The Great Market Hall


The Great Market Hall once allowed goods to be delivered straight off the Danube, but now offers the biggest market in the city, and any number of culinary opportunities across its three floors. Whether you’re looking to sample the local delicacies, purchase some souvenirs, or just have lunch, this is the place to be. Taking you to another market, albeit one of a very different style, there is Goszdu.
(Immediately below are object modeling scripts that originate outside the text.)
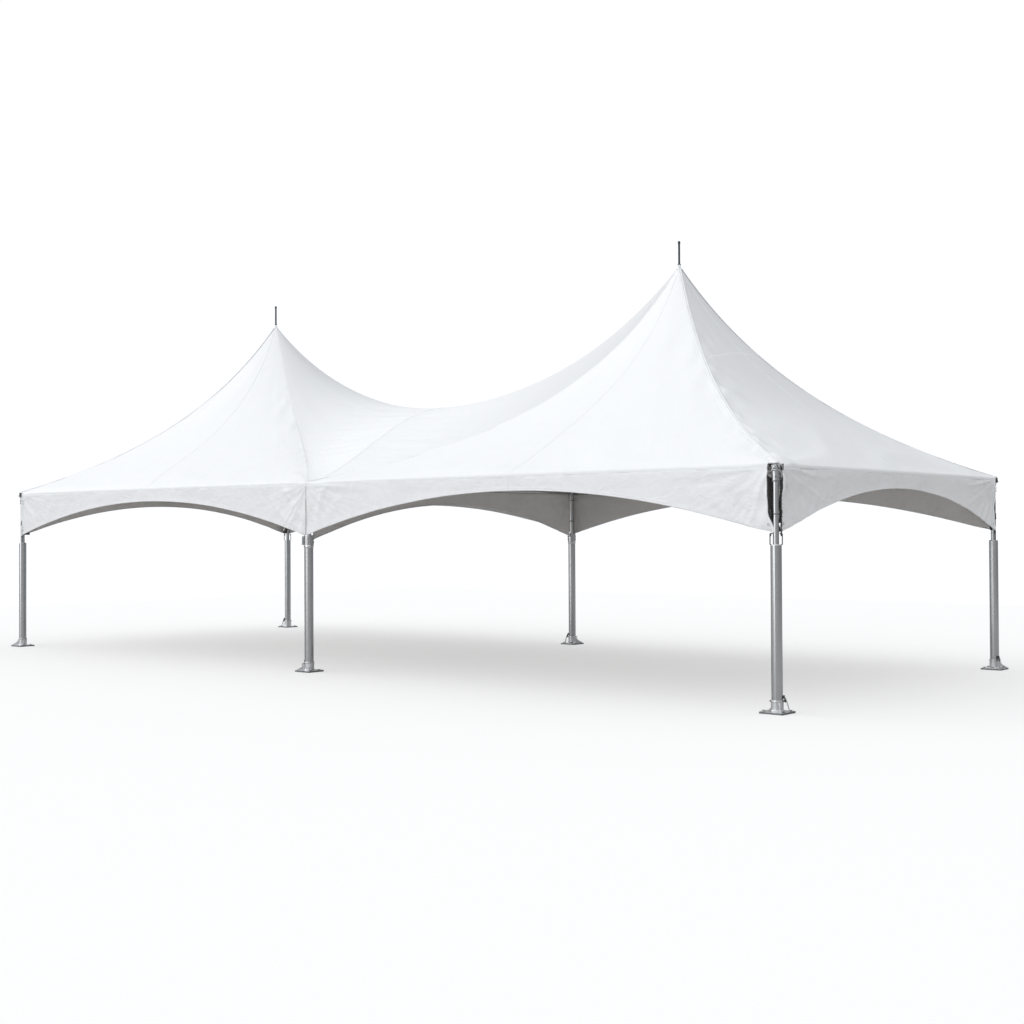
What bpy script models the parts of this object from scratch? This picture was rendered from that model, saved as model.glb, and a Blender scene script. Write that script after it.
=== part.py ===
"""A two-peak frame marquee: two square-ended bays under one tensioned roof, on six legs.

Metres, +Z up. The origin is on the ground at the middle of the plan, +X runs along the
tent and -Y is its front. Every sub-part is its own object.
"""

import math

import bmesh
import bpy
from mathutils import Matrix, Vector

# Plan and heights
BAY_LENGTH = 6.40
DEPTH = 5.20
EAVE_HEIGHT = 2.30
PEAK_HEIGHT = 4.832
PEAK_OUTWARD = 0.45
PEAK_X = BAY_LENGTH / 2 + PEAK_OUTWARD
GAP = 0.0003

# Roof membrane
CLOTH_PROUD = 0.045
HALF_LENGTH = BAY_LENGTH + CLOTH_PROUD
HALF_DEPTH = DEPTH / 2 + CLOTH_PROUD
MEMBRANE_THICK = 0.010
OUTER_HIP_CURVE = 1.25
INNER_HIP_CURVE = 2.0
HIP_BOW = 0.156
HIP_BOW_WAY = (0.587, 0.810)
FACE_RISE = 0.17
SADDLE_HEIGHT = 3.36
RIDGE_CURVE = 0.65
VALLEY_POWER_AT_PEAK = 0.9
VALLEY_POWER_AT_SADDLE = 1.8
RING_SHARE = 0.0065
ROOF_ROWS = 14
ROOF_COLUMNS = 10
ROW_CROWDING = 1.4

# Valances with arched hems
VALANCE_THICK = 0.006
HEM_AT_LEG = 1.65
HEM_AT_MIDDLE = 2.12
INNER_HEM_AT_LEG = 1.58
INNER_HEM_AT_MIDDLE = 2.05
CORNER_SLIT = 0.09
INNER_SLIT = 0.066
VALANCE_COLUMNS = 20

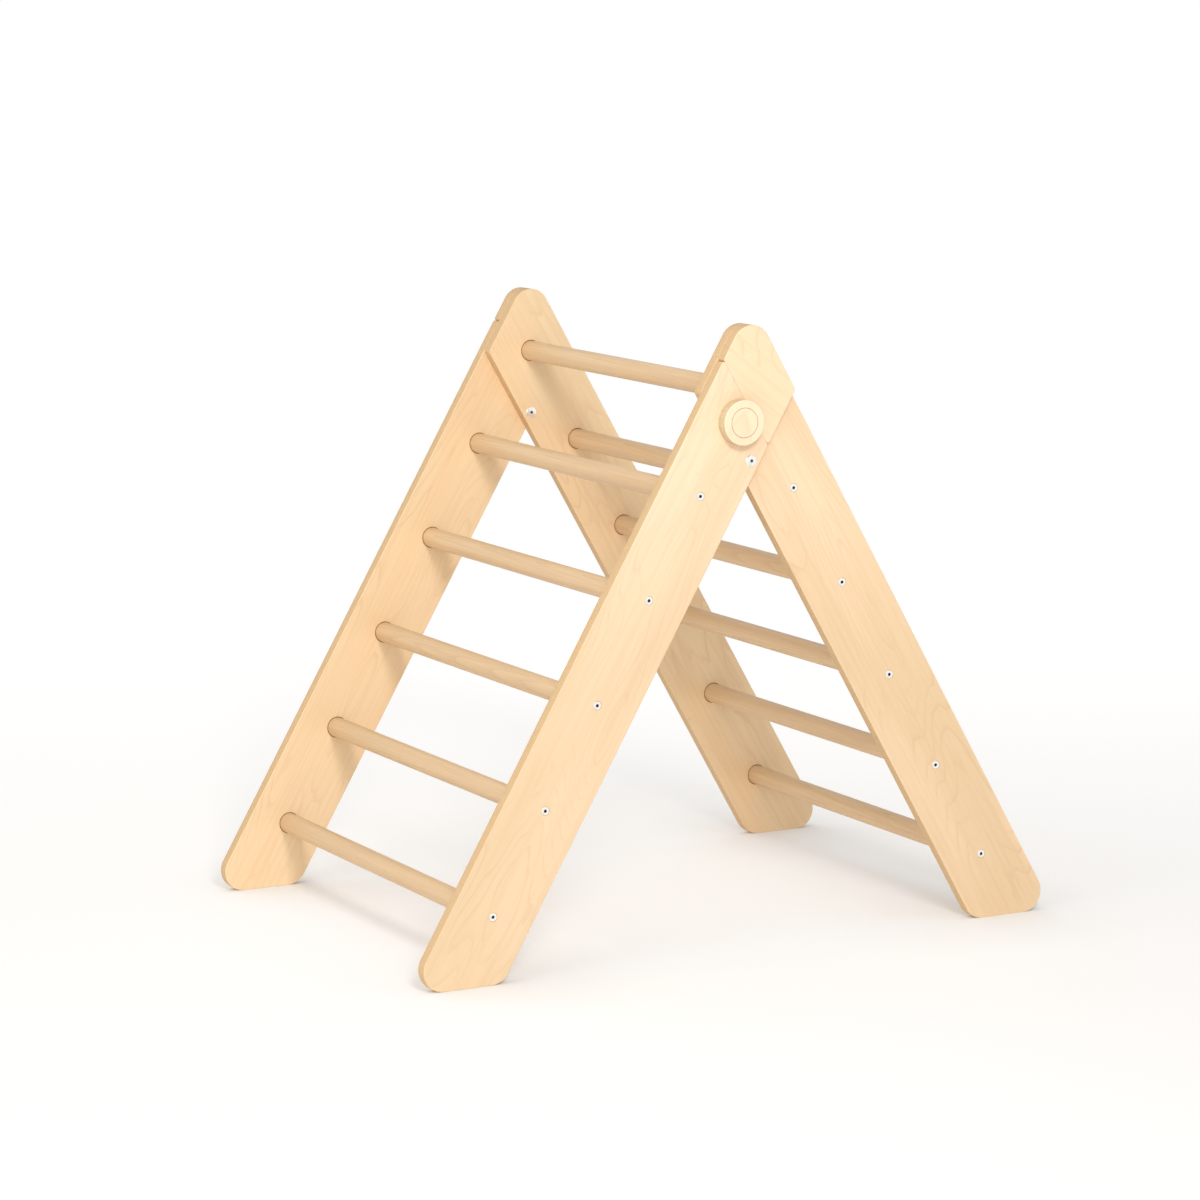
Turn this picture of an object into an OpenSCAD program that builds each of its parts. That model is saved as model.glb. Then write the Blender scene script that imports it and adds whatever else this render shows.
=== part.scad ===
// Folding climbing triangle for small children: two ladders of beech rungs between birch
// plywood side panels, hinged near the top. The front ladder's panels lie outside the rear
// ladder's. A cap on each rear panel carries on the outer layer up to the apex, and the end
// of the front panel butts against it, which stops the ladders at their open angle. A wooden
// knob on each side clamps the front panel to the rear one.
//
// X runs from the front ladder's feet to the rear ladder's, Y runs along the rungs and Z is
// up. The origin is on the floor under the middle of the frame. Sizes are in millimetres.
// "Down" is measured along a ladder from the level of the crotch, where the inner edges
// cross, and "in" is measured square to the ladder from its inner edge towards its outer one.

/* [Frame] */
// Lean of each ladder from upright, in degrees
lean = 30; // [26:1:32]
// Height above the floor of the crotch, where the ladders' inner edges cross
crotch_h = 667; // [640:1:900]
// Width over the outer faces of the front ladder's panels
frame_w = 700; // [500:10:900]

/* [Side panels] */
// Width of a panel between its inner and outer edges
panel_w = 122; // [112:1:140]
// Thickness of the plywood
panel_t = 18; // [17:1:22]
// Radius of the feet and of the apex
corner_r = 30; // [15:1:34]
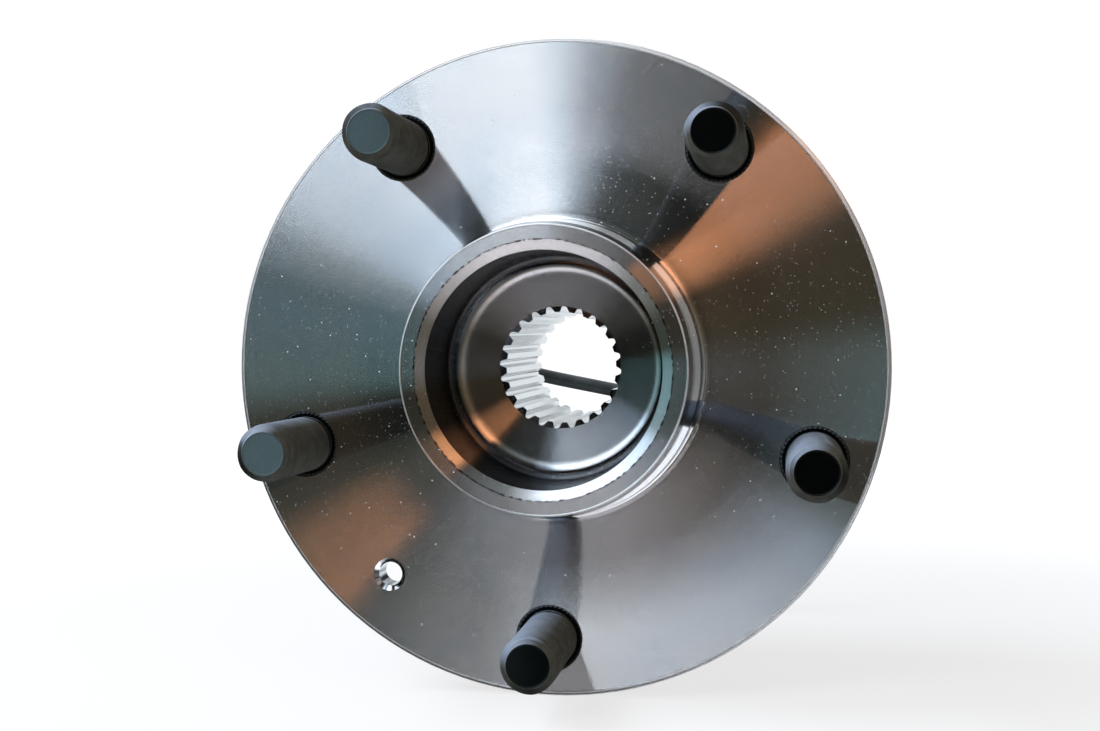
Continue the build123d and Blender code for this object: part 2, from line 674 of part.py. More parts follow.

This weekend flea market pops up in a courtyard and alleyway, the independent bazaars all offering handmade pieces from gorgeous, beaded jewellery to décor and fills the space with a vibrancy and energy that makes it worth visiting.

Great Market Hall Budapest

The Great Market Hall


Evening Excursions


Hang around in this area, or return to it later in the evening, when – as one of the locals described it to us – ‘it turns into a party’. With numerous dinner options in the courtyard or its neighbouring streets, it’s easy to stay nearby and witness the areas transformation. Restaurants and cafes turn into bars, and it’s definitely the scene to visit for those of you looking for a more raucous night. Spiler was our favourite bar – and we’re recommending it as one on the tamer side for delicious cocktails, good music, and great vibes. We would also recommend Es Bisztro, a short walk back into the main downtown area, for drinks. Sit on its outside terrace and watch the late night city goers pass, while sampling some of their excellent Hungarian wines or beers. Budapest has long been famed for its cheap beer, but the city’s bars can offer a much more upmarket experience than the price tag suggests – for a top experience, head to the High Note Skybar. This rooftop cocktail bar sits at eye-level with the dome of St Stephen’s Basilica and is a perfect location for some sunset drinks.